The ITCZ establishes a lapse-rate (LR) profile averaging around 6°/km, where outside it is the DALR of 10, apparently preventing subsidence. High-PT air flowing poleward from the ITCZ will cool by radiation (OLR), but the corresponding bottom air (inflowing) is also cooler. The Hadley subsidence should be an extended region of fairly constant LR profile matching that of the ITCZ. This region must be strongly ordered, similar to upward heat conduction through a descending solid slab; ie countercurrent heat and mass flow.
If that passes inspection:
Cooling of a column of Hadley subsidence depends (as you say) on the presence of IR heat-absorbing components (“GHG.s”). Back-of-envelope suggests that any slice of that column receives net radiant heat from below, varying roughly as the square of local LR and inversely as GHG “concentration”. The strong LR dependence should act to minimise local LR until it permits subsidence, which will reduce upward heat-transfer.
This scheme provides an orderly route for top air at high PT to descend and join the low(er) PT bottom air inflow, and also flow-resistance tending to equalise ITCZ top outflow (mass, so heat).
As the control is the top/bottom PT difference, this mechanism suggests that behaviour may be relatively insensitive to amount or nature of GHG.s.
This presents the ITCZ and Hadley circulation as a self-organising heat engine, possibly most affected by GHG.s via their indirect effect on extratropical heating. Has the model you describe been used for this?
The inverse dependence on GHG.s suggests this mechanism is inoperative at high concentration. Venus’ upper troposphere apparently shows near-classical DALR, consistent with this. My approximation naturally fails at zero GHG, so this model is inadequate to estimate the true GHG sensitivity.
The ITCZ position appears to be an available metric for heat flow anomalies (such as warm/cold meridional currents) globally.

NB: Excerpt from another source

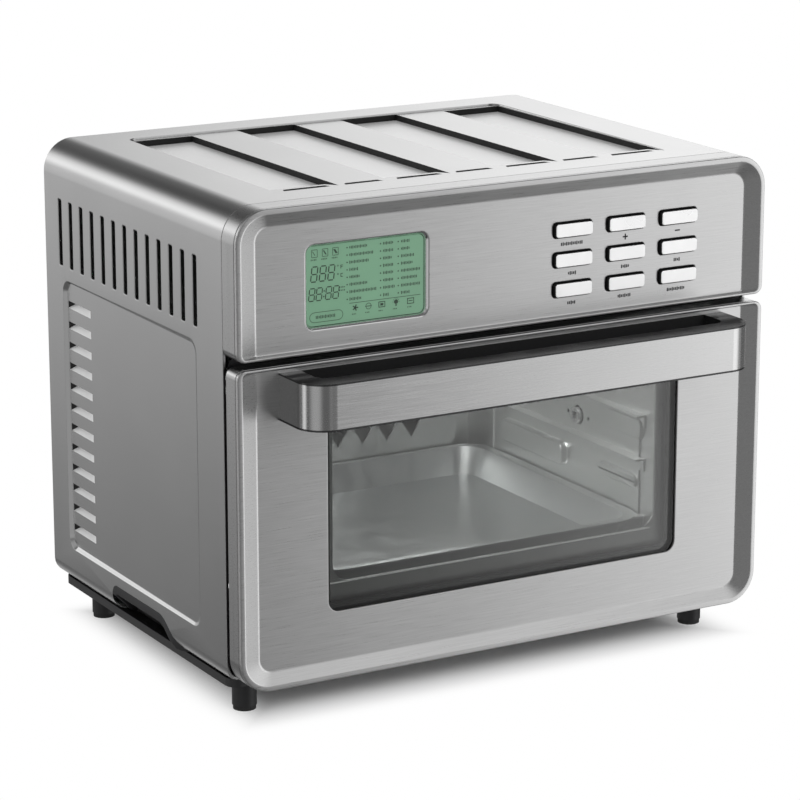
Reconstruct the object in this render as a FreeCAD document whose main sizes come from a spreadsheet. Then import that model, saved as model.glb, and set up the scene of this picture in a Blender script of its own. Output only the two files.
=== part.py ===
import FreeCAD, Part
import os
from types import SimpleNamespace

import Sketcher

# Countertop toaster oven with a drop-down glass door.
# Frame: X across the front, Y from the front to the back, Z up, millimetres.
# The origin lies on the worktop, under the middle of the whole oven, handle included.

DRIVING_DIMENSIONS = [
    ("width", 400.0),            # across the side walls
    ("height", 339.5),           # worktop to the top sheet
    ("body_depth", 292.0),       # front rim to the rear cover
    ("handle_reach", 38.0),      # handle in front of the rim
    ("sheet", 1.0),              # casing sheet
    ("top_radius", 21.7),        # long edges of the casing
    ("gap_radius", 6.0),         # corners beside the gap over the door
    ("collar_depth", 20.0),      # front rim to the casing
    ("fascia_bottom", 243.5),
    ("door_top", 238.5),
    ("door_bottom", 25.1),
    ("rim", 3.5),                # flat rim around the dished front
    ("dish_depth", 3.5),         # rim to the flat of the front
    ("bevel_side", 14.8),        # outer face to the flat, at the sides
    ("bevel_end", 12.0),         # outer face to the flat, at the top and bottom
    ("skirt_bottom", 27.0),      # lower edge of the side walls
    ("skirt_radius", 12.0),
    ("window_half", 134.5),
    ("window_bottom", 69.6),
    ("window_top", 190.5),
    ("button_wide", 28.4),
    ("button_tall", 8.9),
    ("button_pitch_x", 41.6),
    ("button_pitch_z", 19.9),
    ("button_first_x", 48.2),    # middle of the left column
    ("button_first_z", 303.2),   # middle of the upper row
    ("button_travel", 0.8),
    ("display_left", -150.0),
    ("display_right", -60.3),
    ("display_bottom", 257.5),
    ("display_top", 313.6),
    ("handle_half", 169.0),
    ("handle_radius", 19.0),
    ("handle_bottom", 202.8),
    ("handle_top", 233.5),
    ("handle_bar", 15.4),
    ("cavity_half", 130.0),
    ("cavity_bottom", 50.0),
    ("cavity_top", 212.0),
    ("cavity_rear", 270.0),      # behind the front rim
    ("hinge_behind_rim", 13.0),
    ("hinge_height", 36.0),
    ("hinge_pin_radius", 2.5),
    ("foot_height", 21.0),
    ("foot_radius", 8.2),
    ("foot_x", 176.0),
    ("foot_front", 43.3),        # behind the front rim
    ("foot_rear", 261.3),
    ("slot_first", 58.3),        # first side slot behind the front rim
    ("slot_pitch", 17.27),
    ("slot_bottom", 256.2),
    ("slot_top", 302.2),
    ("slot_width", 5.6),
    ("louvre_first", 231.6),
    ("louvre_pitch", 14.56),
]
SLOT_COUNT = 13
LOUVRE_COUNT = 12
TOP_LOUVRE_COUNT = 4

doc = FreeCAD.newDocument("toaster_oven")
sheet = doc.addObject("Spreadsheet::Sheet", "Dims")
for row, (alias, number) in enumerate(DRIVING_DIMENSIONS, start=1):
    sheet.set(f"A{row}", alias)
    sheet.set(f"B{row}", str(number))
    sheet.setAlias(f"B{row}", alias)
doc.recompute()


class Size:
    """A length that carries its number and the spreadsheet formula that gives it."""

    def __init__(self, value, formula):
        self.value = value
        self.formula = formula

    def __add__(self, other):
        other = size_of(other)
        return Size(self.value + other.value, f"({self.formula} + {other.formula})")

    def __sub__(self, other):
        other = size_of(other)
        return Size(self.value - other.value, f"({self.formula} - {other.formula})")

    def __mul__(self, factor):
        return Size(self.value * factor, f"({self.formula} * {factor})")

    def __truediv__(self, divisor):
        return Size(self.value / divisor, f"({self.formula} / {divisor})")

    def __neg__(self):
        return Size(-self.value, f"(0 - {self.formula})")

    __radd__ = __add__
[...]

You seem to be arguing for the boundary between the northern and southern branches of the Hadley cell being located at the warmest surface temperatures, an idea that is very intuitive and made more precise by Previ and Plumb 2007 who talk about the maximum in moist static energy (which is going to be close to the maximum in temperature over the oceans). But this does not say anything about why the SST maximum is where it is — it could adjust to the hadley cell structure rather than the other way around potentially. You also don’t seem to be focusing enough, if I understand you correctly, on the need to maintain a very uniform horizontal temperature field within the Hadley cell and above the boundary layer. I also don’t share your concern about matching mass fluxes in the upper level branches to the mass fluxes in the lower branches, which just seems like mass conservation. The Previ-Plumb paper linked to above provides one entry point into the literature on these kinds issues.